My landscaping decisions have given everyone who sees them fits. They gasp, flutter their hands nervously like Mrs. Bennett complaining about her nerves, and urge me to let them send a few kids over to clear the place out. Ignoring their delicate constitutions, I flatly refuse. “But these flowers, there are too many of them!” they tell me, eyeing my garden longingly, imagining it razed to the ground. “Leave a few, but let us pull out the rest. Even one afternoon would suffice, we can have this place clean in no time!” This difference of opinions culminated in a standoff with my landlord’s middle wife when she led two goats over, dismantled part of my fence to herd them in, and let them eat their way through a clump of elephant grass and half a row of squash plants—for my own good, she argued. I like her, and I didn’t want to fight, but then again, this is my yard, and my fence she so casually took apart. I threw a big enough tantrum (the best way, I’m finding, to have people take me seriously; a calm voice indicates to Mandamans that what I’m saying is not that important) that people have finally stopped volunteering to clear-cut my garden.

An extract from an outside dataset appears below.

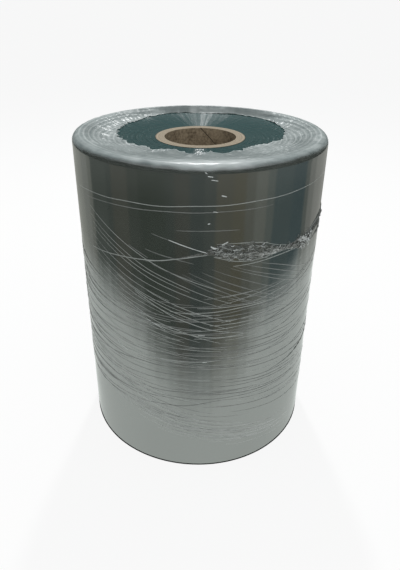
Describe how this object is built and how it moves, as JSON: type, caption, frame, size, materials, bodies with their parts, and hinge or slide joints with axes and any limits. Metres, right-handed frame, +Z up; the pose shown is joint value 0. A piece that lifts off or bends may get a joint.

And thus I pass my days. I'm finding myself happier in Mandama now than I've been since I arrived. I realized this one night after dinner, lying on my back in the sand with two of my neighbor's children pillowed on my shoulders and a third sprawled at my feet. We were staring up between the fronds of a date palm at the immense span of stars spilling across the sky. I pointed out the Milky Way, and tried to explain the size of the universe (a fool's errand in any language). The oldest boy, Salman, laughed when I told him he'd be an old man before he could reach Alpha Centauri, although I'm not sure if he was amused by the incomprehensibility of galactic distances, or the mere idea of space travel. I lapsed into comfortable silence, and as little Saliou fell asleep beside me, I realized there was really no place I'd rather be.